Written task:
Only the lines from the one containing "Turn this picture" down to the one containing "handle to +X." should be printed, exactly as they stand, ends included.

Record excerpts:
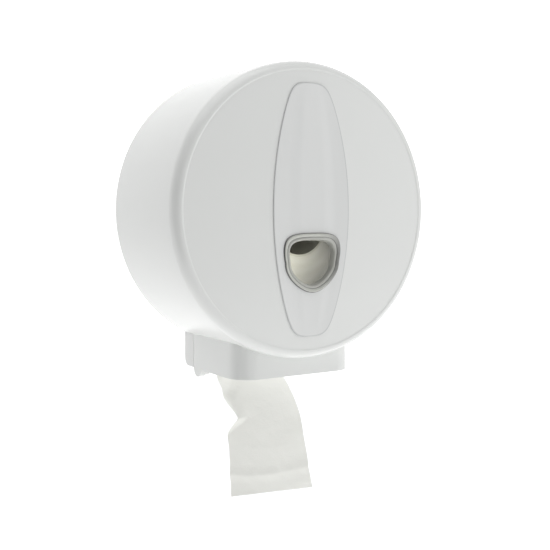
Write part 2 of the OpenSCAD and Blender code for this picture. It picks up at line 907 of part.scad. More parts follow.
...
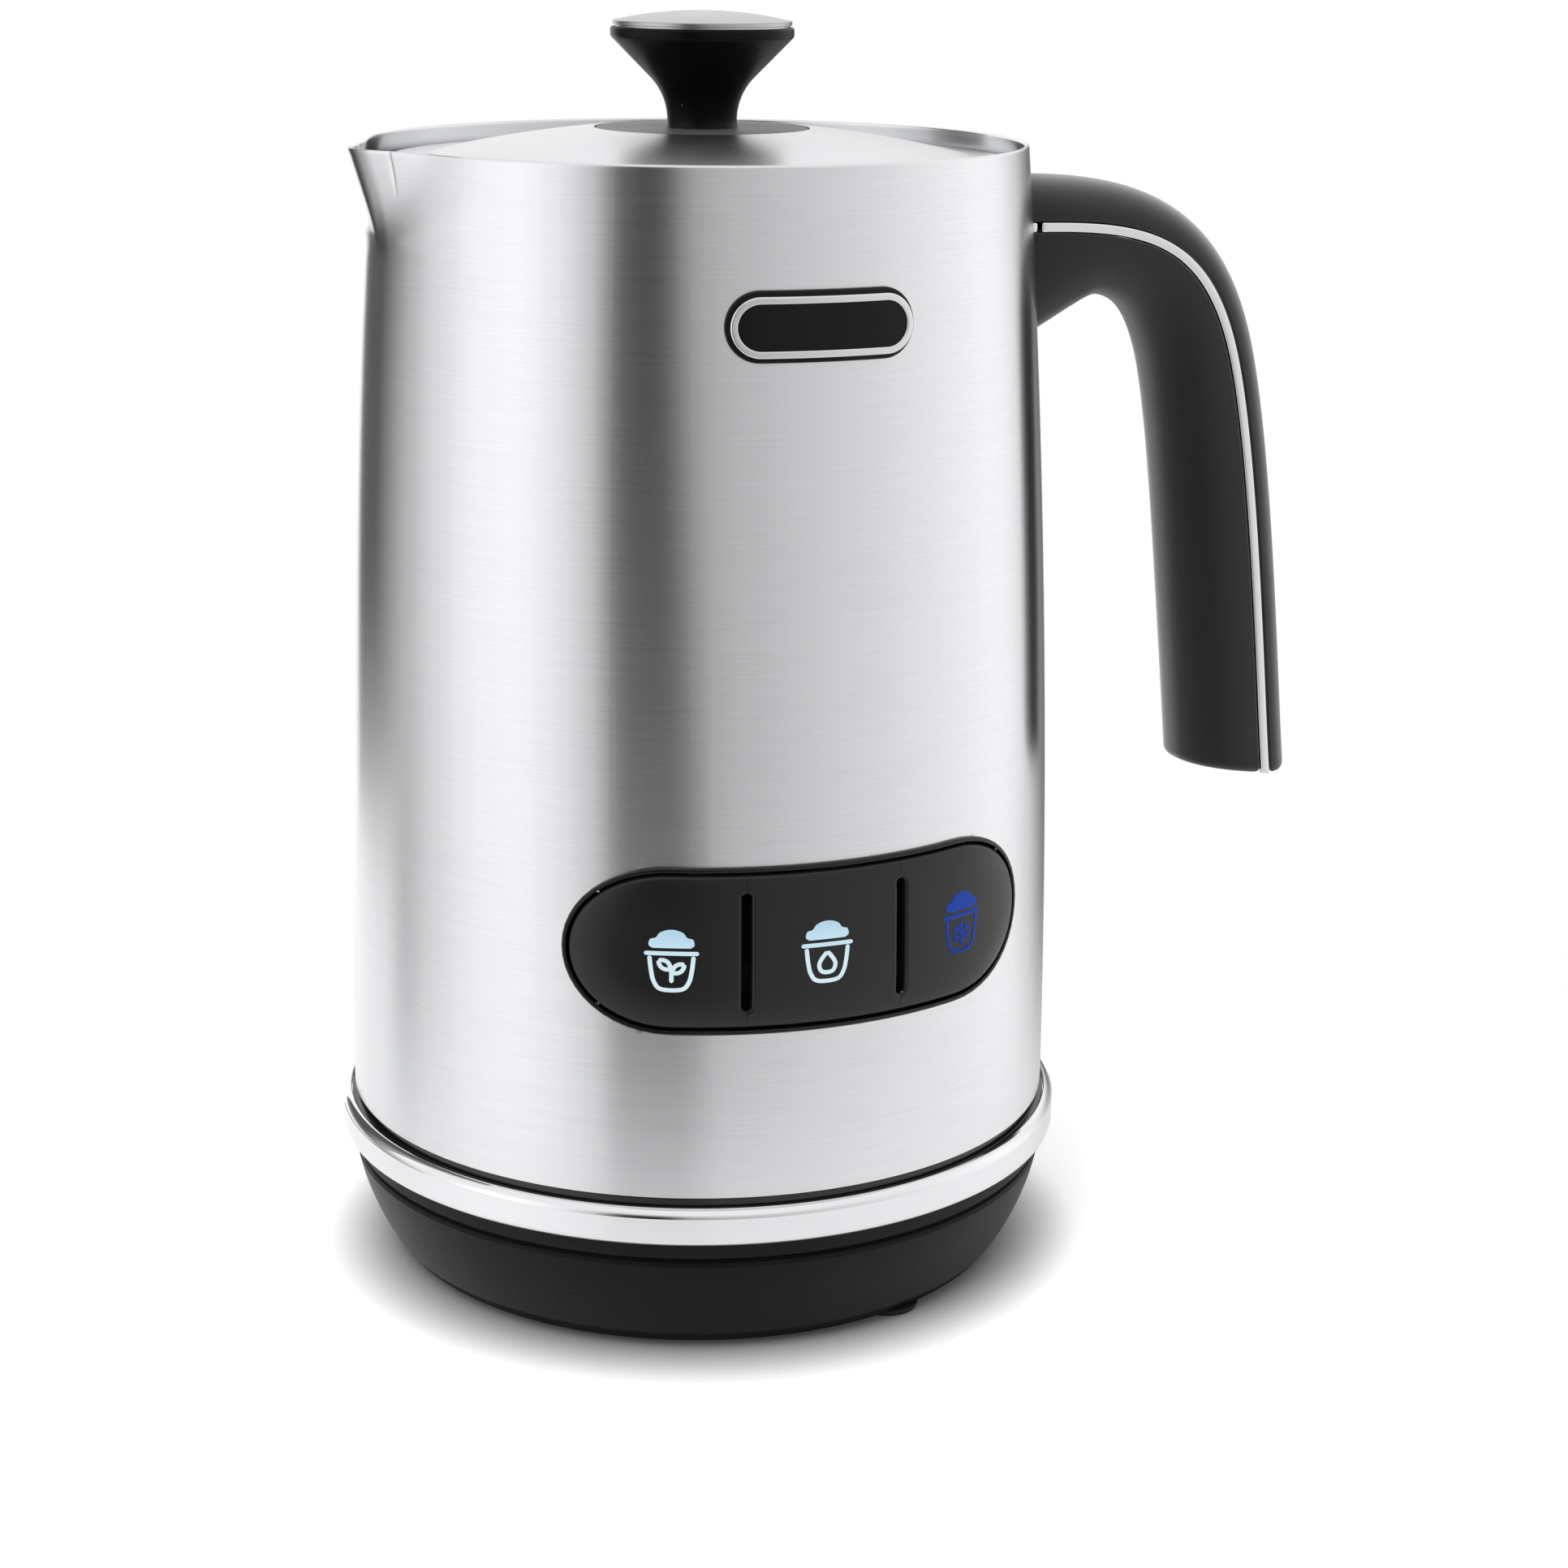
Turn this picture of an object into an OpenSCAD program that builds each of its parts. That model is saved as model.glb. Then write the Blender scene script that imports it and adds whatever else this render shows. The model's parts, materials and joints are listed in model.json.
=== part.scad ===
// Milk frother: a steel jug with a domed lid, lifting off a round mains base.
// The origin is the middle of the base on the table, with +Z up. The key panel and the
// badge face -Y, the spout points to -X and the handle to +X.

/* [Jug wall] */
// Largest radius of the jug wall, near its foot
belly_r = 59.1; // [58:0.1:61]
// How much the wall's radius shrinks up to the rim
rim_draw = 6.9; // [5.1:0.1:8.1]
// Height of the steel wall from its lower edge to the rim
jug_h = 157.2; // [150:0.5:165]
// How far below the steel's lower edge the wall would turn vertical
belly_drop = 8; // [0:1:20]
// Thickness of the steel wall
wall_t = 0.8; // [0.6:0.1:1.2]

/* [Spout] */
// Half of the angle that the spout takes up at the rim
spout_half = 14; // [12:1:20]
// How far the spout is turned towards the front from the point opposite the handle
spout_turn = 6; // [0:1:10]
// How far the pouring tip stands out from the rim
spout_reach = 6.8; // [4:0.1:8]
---
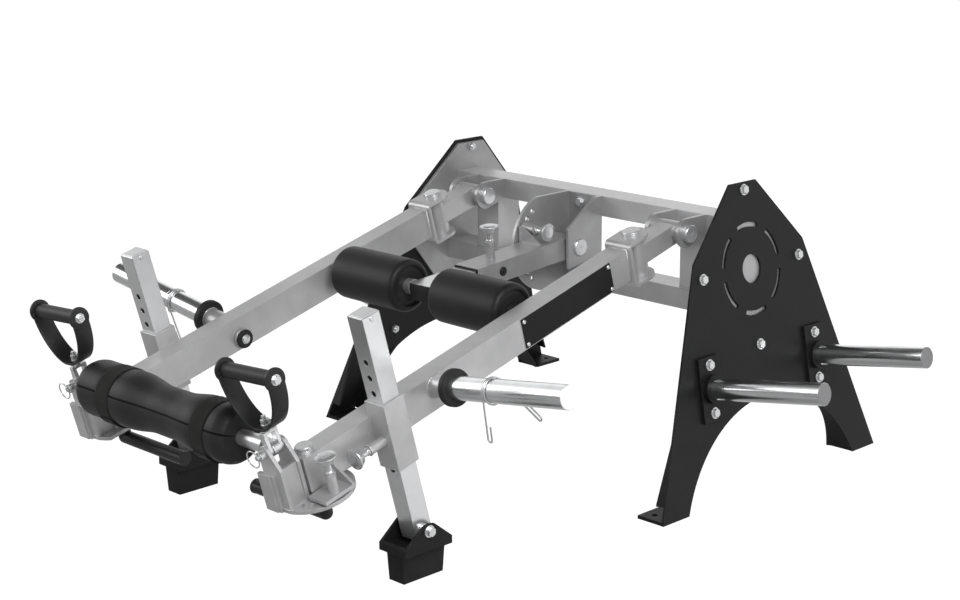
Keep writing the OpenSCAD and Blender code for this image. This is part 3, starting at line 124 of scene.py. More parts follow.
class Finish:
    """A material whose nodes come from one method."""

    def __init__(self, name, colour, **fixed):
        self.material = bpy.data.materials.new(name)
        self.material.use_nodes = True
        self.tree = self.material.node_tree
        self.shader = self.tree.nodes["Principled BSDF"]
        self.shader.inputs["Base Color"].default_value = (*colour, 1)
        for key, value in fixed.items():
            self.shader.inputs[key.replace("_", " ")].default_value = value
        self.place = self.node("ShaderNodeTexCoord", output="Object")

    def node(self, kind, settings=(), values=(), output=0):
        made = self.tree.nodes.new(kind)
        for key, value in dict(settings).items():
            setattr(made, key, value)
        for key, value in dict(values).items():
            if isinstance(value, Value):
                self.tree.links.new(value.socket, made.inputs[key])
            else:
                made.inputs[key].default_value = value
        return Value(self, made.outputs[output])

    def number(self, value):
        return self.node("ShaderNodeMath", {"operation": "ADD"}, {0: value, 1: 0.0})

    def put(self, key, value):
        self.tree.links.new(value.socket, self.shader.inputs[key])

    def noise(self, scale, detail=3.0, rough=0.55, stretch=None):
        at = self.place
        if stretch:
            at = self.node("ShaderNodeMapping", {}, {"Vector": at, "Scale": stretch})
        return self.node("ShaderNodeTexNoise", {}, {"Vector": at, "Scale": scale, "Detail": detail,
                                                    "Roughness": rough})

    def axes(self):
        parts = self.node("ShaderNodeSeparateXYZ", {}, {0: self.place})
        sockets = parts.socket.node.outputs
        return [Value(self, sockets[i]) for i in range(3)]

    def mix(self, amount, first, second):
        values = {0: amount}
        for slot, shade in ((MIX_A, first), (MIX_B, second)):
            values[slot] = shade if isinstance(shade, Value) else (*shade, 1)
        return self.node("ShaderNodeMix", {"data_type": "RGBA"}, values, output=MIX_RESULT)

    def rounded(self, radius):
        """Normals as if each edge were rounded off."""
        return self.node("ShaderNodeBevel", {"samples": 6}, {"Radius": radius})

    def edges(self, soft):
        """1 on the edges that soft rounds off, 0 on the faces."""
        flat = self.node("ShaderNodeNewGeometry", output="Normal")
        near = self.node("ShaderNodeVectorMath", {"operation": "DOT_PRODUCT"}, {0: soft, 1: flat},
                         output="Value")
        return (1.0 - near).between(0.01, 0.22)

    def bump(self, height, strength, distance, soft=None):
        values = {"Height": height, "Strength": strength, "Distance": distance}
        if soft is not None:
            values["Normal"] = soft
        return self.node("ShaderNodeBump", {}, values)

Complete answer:
Turn this picture of an object into an OpenSCAD program that builds each of its parts. That model is saved as model.glb. Then write the Blender scene script that imports it and adds whatever else this render shows. The model's parts, materials and joints are listed in model.json.
=== part.scad ===
// Milk frother: a steel jug with a domed lid, lifting off a round mains base.
// The origin is the middle of the base on the table, with +Z up. The key panel and the
// badge face -Y, the spout points to -X and the handle to +X.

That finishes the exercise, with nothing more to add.